In an interview, veteran Emmy-winning actress Ann B. Davis reminisced about her days on the set of the 1970s TV sitcom, The Brady Bunch. On her character, Alice the housekeeper, Davis recalled, "I used to insist on having something in the pot when I pretended to cook. In the beginning it was canned stew, but after a while, I became less pure in my acting, and I'd add salt and pepper to boiling water."
In every episode of TV's Seinfeld, there is a Superman somewhere in at least one scene.
In January, 1987, San Francisco station KRON-TV became the first major market TV station in the U.S. to air a condom commercial.
In Japan, a gruesome TV drama series, "Shitsurakuen" (or, "Paradise Lost"), popularized the drinking of red wine. The Japanese demand for red wine exploded when the show's main characters committed suicide by mixing poison with Chateau Margaux. Many Japanese wine drinkers switched from the preferred white to red after the 1997 TV episode aired. Advertising agencies said the macabre show not only pushed red wine sales, but wine glass sales also rose.
In June 1994, the sitcom Roseanne was condemned by the Media Research Center, a conservative media watchdog, as the most biased and liberal show on U.S. television.
Since 1996, Timothy Daley (Wings) has provided the voice of Clark Kent and Superman in the Saturday morning animated TV series, The New Adventures of Superman. The second season, the show was retitled The New Adventures of Batman/Superman, and combined the heroics of the two DC Comic superheroes. Emmy and Golden Globe winner Dana Delany (China Beach, Sirens) is the voice for Lois Lane. Other noteworthy actors who've provided voices on the cartoon series are Efrem Zimbalist, Jr. as faithful manservant Alfred, Michael Ansara as Mr. Freeze, Mark Hamill as the Joker, Shelley Fabares and Mike Farrell as Clark's parents Martha and Jonathan Kent, and Joely Fisher as Lana Lang.

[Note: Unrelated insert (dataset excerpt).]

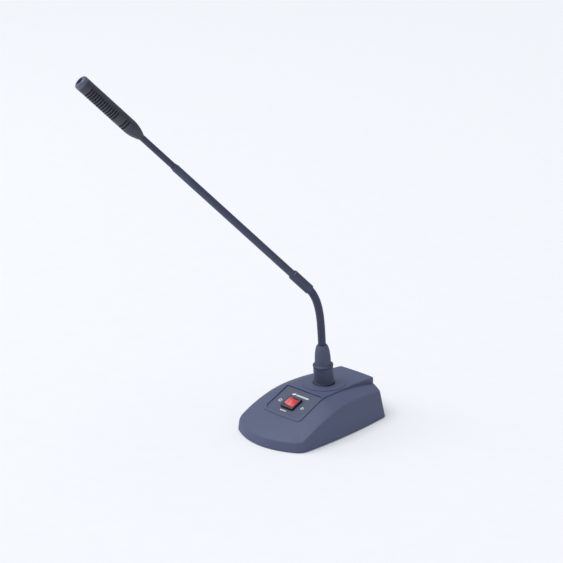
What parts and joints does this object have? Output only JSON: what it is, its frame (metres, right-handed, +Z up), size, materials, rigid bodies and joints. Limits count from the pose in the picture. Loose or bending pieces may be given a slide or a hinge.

Since pop star Britney Spears signed on for its commercials in 2000, "I-Zone" became the number-one-selling camera in the United States.
Some viewers of Gilligan's Island apparently took the television show seriously in the 1960s. The U.S. Coast Guard received several telegrams from concerned citizens asking why they didn't rescue the Minnow's crew.
Starring Bob Keeshan, "Captain Kangaroo" was the first TV network kids' show in the United States. CBS launched it in 1954.
Starting in 1951, the first 50 TV shows George Burns and Gracie Allen did of their sitcom were performed live. It wasn't until the third season of The George Burns and Gracie Allen Show that the program was saved on film, so reruns watched today actually begin in 1953, not 1951.
Still known worldwide for his role as Spock in the 1960s "Star Trek" series, Leonard Nimoy directed the hit film "Three Men and a Baby" (1987), which starred Tom Selleck, Ted Danson, and Steve Guttenberg.
Talk show hosts Jay Leno, David Letterman, and Conan O'Brien made President Bill Clinton the chief target of their jokes 810 times in 1997.
Television comedy queen Lucille Ball appeared on a record 29 covers of TV Guide magazine.
Television horse Mr. Ed was foaled in 1949 in El Monte, California. Mr. Ed's original name was Bamboo Harvester. Raised as a parade and show horse, he was once owned by the president of the California Palomino Society. He died in Tahlequah, Oklahoma, on February 28, 1979, at 30 years old. Tahlequah was also the "home office" for Late Night with David Letterman's "Top Ten List" for several years.
Television's I Love Lucy began as a radio show: My Favorite Husband, in which Lucy played the scheming, middle-class wife of a bank vice president. CBS wanted to move the show to television – but almost scrapped the idea because of Lucy's insistence that Desi Arnaz play her husband. Lucy persisted and finally got her way – the rest is television history.